═════ GIVEN INFORMATION ═════

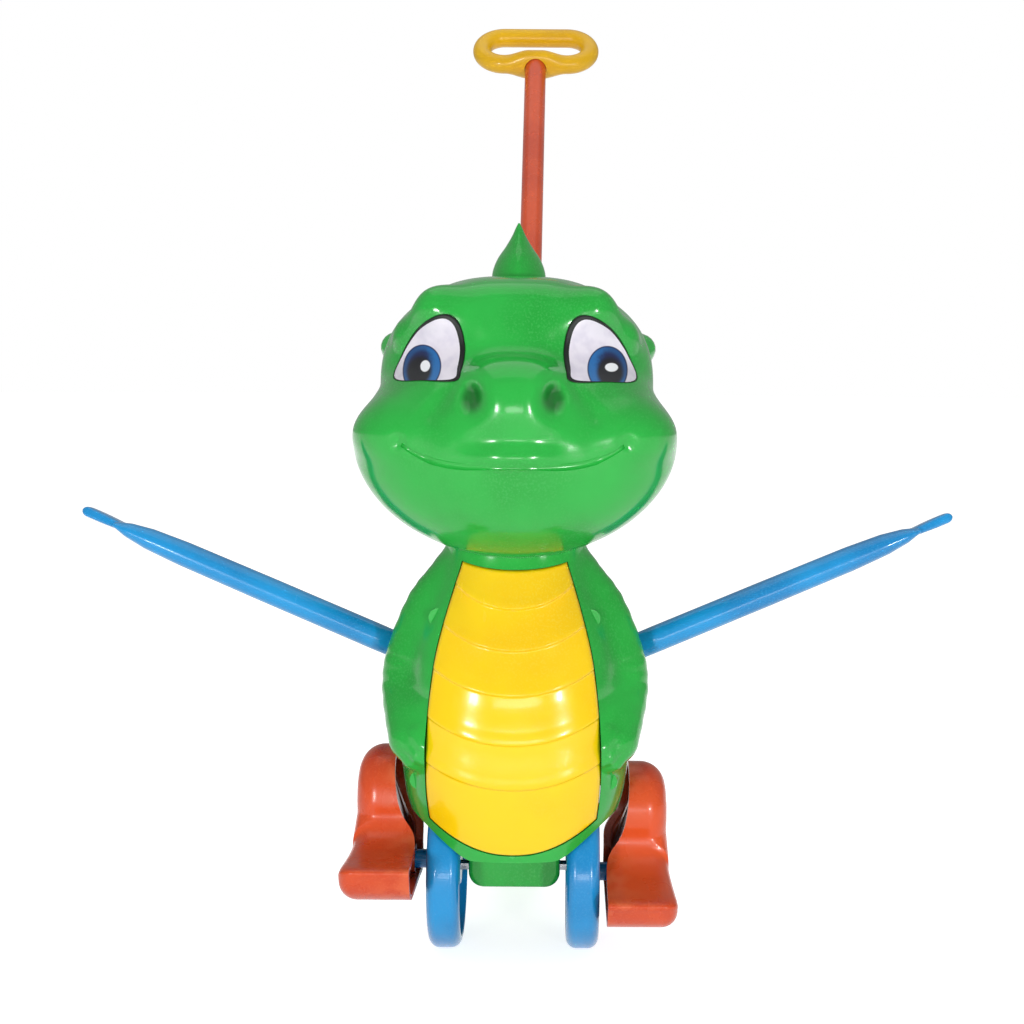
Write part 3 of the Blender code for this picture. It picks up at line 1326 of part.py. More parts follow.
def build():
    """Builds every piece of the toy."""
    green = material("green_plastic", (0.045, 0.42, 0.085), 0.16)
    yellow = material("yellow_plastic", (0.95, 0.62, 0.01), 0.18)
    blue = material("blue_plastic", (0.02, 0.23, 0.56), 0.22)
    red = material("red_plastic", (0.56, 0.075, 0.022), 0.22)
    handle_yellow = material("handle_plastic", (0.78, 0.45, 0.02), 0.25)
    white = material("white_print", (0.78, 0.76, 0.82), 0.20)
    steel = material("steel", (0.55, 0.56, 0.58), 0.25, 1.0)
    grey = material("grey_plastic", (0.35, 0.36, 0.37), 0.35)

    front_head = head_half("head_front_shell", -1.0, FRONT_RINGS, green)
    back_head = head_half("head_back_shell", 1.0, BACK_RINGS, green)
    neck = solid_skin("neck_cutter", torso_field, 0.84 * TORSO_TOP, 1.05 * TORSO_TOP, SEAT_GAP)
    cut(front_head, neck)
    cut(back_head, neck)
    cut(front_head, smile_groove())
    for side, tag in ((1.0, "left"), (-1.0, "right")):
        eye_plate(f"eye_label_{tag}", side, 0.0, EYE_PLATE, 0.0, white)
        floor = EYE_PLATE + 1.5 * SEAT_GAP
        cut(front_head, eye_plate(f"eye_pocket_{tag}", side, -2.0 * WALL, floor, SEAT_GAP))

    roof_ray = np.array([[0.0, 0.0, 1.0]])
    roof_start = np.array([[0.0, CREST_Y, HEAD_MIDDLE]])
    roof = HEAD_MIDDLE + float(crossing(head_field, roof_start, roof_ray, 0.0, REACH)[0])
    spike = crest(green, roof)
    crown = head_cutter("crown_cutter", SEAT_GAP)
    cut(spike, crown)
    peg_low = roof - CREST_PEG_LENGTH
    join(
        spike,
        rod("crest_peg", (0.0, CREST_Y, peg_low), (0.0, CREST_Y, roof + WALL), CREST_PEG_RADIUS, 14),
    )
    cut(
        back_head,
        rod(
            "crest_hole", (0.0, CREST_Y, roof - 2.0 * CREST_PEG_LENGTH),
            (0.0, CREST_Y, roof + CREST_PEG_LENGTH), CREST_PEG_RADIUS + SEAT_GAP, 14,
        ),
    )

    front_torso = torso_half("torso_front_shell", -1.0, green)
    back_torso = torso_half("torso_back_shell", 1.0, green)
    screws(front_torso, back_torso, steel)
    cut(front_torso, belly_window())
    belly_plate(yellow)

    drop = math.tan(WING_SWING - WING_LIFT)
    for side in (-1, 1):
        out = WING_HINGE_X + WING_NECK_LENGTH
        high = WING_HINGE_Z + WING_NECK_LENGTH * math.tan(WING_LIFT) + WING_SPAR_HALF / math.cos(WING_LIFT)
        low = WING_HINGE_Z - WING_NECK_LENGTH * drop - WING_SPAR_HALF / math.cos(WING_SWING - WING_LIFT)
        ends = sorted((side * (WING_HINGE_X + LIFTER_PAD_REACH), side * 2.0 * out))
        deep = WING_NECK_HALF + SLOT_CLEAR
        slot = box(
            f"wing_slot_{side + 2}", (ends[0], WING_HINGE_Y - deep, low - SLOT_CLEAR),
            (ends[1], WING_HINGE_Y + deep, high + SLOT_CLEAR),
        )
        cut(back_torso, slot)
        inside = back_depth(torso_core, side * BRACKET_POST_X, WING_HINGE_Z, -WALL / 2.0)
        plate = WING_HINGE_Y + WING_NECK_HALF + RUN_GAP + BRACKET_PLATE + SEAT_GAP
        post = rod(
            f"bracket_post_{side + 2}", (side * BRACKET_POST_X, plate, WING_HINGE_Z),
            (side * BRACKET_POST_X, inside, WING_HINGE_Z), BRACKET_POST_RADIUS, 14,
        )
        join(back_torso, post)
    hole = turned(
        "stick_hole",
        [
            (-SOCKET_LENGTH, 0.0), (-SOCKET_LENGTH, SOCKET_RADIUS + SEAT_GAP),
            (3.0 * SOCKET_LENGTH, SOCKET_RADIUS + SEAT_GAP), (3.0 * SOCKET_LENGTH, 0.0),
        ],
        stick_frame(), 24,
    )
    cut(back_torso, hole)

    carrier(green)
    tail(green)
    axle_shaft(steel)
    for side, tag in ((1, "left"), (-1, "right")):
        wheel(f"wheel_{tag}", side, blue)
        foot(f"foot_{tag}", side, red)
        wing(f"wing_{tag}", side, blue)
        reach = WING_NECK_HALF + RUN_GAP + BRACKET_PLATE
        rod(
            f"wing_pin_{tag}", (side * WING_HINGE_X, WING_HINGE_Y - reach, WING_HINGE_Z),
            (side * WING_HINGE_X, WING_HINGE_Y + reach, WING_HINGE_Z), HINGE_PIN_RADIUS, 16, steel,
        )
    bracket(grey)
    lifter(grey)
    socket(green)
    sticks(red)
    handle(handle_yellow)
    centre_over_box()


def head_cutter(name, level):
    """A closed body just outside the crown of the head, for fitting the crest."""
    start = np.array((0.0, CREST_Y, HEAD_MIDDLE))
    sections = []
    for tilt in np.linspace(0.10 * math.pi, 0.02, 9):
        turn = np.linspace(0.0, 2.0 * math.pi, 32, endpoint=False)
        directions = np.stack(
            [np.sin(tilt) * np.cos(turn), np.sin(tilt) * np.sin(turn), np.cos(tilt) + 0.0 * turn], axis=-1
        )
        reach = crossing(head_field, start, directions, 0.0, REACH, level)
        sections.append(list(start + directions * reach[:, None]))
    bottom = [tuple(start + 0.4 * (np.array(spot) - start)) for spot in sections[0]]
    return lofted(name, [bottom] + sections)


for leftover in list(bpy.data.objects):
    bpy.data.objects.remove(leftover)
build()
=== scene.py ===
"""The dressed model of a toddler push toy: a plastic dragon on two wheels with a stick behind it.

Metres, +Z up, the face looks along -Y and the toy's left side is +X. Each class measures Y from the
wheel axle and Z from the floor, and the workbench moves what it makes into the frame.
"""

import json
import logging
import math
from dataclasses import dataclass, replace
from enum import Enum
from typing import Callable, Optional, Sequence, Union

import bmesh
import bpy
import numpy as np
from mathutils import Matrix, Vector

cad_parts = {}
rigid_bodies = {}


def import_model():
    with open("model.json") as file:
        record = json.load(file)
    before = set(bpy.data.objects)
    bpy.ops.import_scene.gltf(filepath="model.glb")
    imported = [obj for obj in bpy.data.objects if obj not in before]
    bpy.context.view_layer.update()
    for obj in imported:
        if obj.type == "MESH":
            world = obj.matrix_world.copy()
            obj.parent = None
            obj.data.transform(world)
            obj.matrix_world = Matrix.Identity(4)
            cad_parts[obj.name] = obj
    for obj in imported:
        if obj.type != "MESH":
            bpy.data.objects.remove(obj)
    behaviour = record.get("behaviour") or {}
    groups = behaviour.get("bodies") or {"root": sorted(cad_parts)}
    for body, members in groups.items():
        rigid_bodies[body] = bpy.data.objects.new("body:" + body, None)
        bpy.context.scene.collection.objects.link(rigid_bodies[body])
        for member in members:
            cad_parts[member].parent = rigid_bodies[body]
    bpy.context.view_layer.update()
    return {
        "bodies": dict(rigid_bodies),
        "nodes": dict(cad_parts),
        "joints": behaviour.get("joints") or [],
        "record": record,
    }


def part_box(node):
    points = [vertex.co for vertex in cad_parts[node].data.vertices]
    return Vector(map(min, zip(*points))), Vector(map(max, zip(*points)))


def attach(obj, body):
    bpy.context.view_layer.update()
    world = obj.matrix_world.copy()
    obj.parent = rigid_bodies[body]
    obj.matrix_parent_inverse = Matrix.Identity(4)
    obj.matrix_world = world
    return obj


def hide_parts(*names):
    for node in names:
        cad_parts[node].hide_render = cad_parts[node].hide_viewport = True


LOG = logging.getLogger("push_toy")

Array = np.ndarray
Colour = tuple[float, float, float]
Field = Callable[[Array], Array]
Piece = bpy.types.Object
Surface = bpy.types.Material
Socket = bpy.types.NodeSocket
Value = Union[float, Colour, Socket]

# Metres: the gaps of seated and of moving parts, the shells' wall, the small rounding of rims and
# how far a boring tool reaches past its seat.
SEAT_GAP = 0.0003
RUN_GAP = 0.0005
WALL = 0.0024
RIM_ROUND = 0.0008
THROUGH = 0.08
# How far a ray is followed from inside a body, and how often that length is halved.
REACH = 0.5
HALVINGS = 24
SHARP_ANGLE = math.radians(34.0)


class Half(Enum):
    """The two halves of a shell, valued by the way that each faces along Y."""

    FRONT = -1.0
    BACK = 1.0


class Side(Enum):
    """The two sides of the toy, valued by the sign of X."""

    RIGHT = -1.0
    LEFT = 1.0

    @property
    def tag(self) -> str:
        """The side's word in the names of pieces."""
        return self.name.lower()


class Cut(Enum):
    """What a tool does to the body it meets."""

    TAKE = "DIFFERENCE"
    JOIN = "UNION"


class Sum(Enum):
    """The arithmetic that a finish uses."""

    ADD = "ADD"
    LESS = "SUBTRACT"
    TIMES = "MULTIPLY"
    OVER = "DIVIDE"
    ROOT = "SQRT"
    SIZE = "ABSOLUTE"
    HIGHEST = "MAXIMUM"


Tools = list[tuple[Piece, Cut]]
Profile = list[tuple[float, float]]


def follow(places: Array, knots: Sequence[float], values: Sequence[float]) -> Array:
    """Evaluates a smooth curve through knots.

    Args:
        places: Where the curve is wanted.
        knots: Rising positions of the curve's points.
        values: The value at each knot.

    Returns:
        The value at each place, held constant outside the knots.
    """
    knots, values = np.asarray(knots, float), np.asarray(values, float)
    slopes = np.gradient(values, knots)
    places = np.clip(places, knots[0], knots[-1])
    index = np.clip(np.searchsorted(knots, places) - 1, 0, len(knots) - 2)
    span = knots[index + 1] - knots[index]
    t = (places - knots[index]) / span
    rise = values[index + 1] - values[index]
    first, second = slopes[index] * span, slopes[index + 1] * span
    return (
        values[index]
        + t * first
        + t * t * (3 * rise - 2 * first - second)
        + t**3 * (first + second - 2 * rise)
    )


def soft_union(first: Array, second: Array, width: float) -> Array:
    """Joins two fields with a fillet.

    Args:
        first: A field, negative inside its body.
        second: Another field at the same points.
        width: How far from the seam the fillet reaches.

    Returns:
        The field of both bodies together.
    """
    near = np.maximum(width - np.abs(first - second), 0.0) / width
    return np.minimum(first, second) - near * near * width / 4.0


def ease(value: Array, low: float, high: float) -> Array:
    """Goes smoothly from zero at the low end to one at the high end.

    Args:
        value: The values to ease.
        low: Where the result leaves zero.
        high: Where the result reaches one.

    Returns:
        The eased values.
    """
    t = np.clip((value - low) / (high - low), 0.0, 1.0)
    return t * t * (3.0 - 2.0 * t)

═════
═════ GIVEN INFORMATION ═════

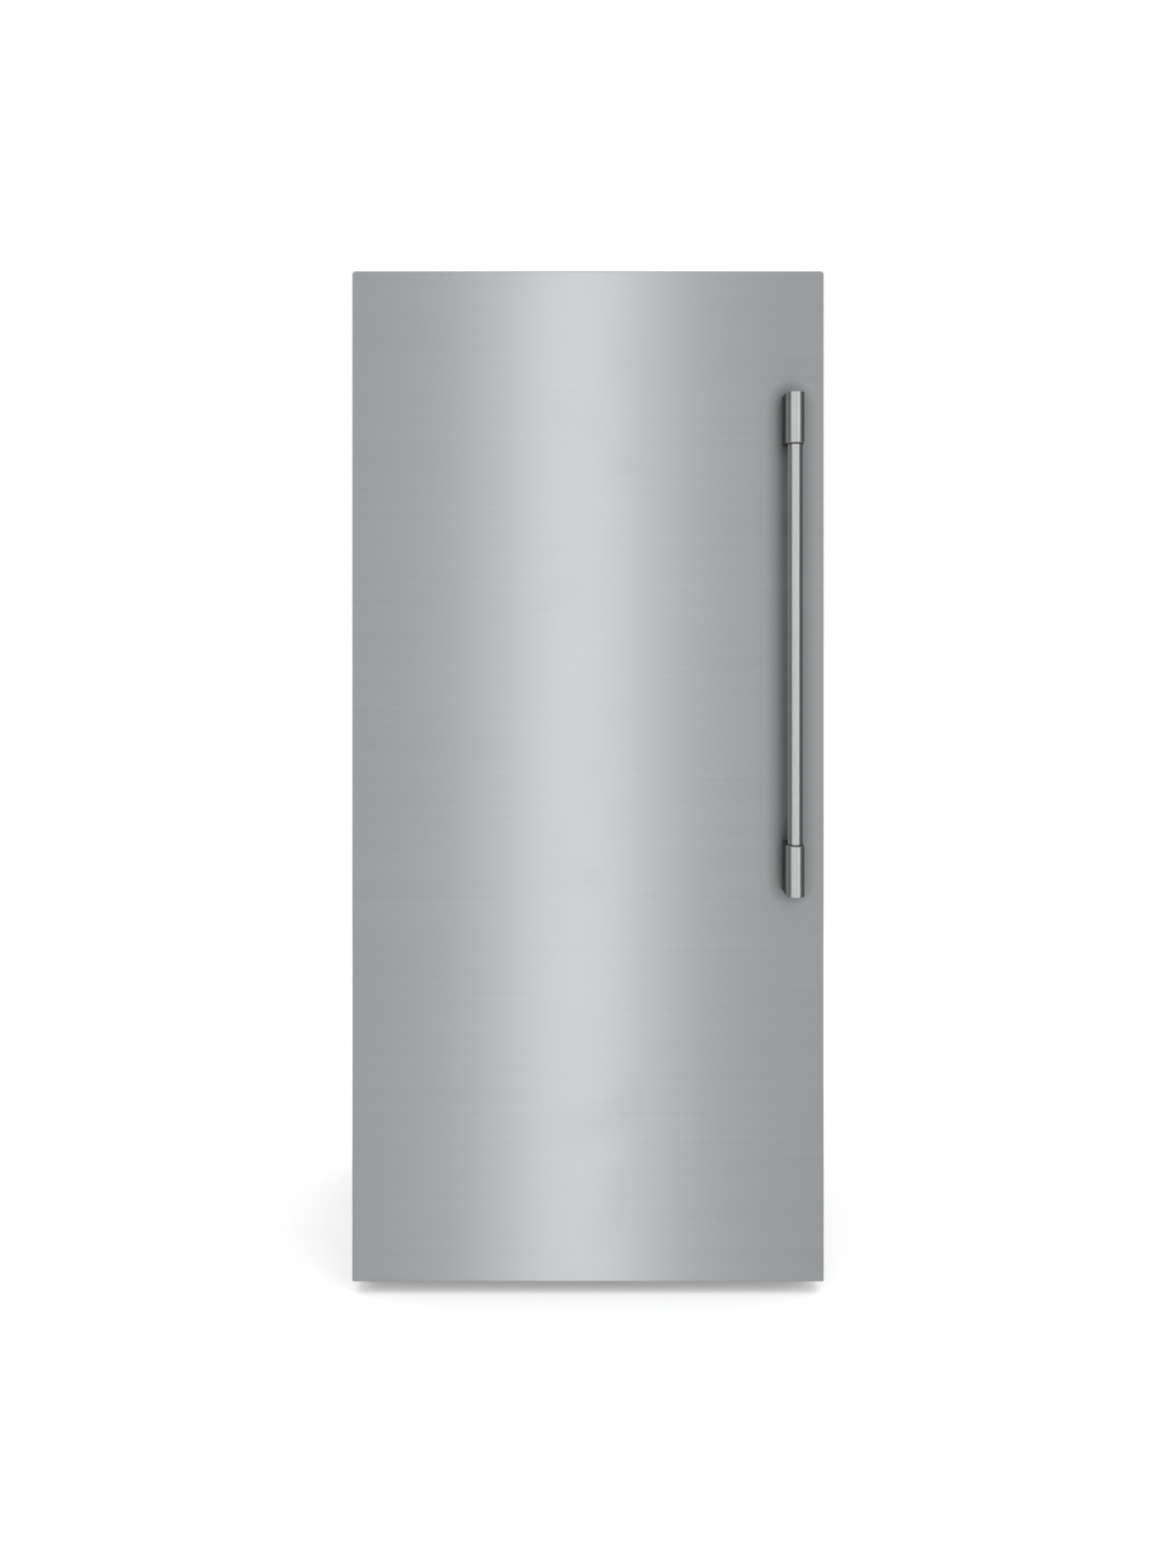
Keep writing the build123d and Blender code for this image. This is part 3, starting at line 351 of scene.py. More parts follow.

═════
═════ GIVEN INFORMATION ═════

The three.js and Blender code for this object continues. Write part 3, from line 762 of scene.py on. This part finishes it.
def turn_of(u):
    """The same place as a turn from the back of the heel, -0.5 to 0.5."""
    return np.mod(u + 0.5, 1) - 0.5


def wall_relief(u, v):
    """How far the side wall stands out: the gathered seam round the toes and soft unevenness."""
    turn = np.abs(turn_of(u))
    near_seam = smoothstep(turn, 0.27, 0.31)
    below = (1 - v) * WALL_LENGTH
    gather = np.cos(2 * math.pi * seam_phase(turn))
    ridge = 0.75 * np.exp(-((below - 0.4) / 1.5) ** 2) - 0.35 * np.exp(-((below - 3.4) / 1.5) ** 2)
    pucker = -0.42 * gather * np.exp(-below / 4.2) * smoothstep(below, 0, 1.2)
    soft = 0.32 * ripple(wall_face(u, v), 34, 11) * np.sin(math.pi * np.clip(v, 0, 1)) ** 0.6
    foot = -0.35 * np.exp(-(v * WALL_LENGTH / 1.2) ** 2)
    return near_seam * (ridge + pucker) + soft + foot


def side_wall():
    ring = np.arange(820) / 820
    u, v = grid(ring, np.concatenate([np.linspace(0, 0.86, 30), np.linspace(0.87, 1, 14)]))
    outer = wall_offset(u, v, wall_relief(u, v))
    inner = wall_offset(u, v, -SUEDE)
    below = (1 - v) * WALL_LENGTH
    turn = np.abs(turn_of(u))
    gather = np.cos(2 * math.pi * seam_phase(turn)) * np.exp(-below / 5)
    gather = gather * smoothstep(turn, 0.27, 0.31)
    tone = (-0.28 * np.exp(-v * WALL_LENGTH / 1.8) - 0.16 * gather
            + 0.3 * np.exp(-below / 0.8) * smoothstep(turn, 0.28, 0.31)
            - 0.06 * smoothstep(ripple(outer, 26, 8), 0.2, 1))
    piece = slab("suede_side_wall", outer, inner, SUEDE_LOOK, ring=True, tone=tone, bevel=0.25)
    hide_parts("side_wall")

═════

• **AIM**
Scan the material above and determine how many lines include the word "Blender"; report only the number.

• **COMPLETE ANSWER**
3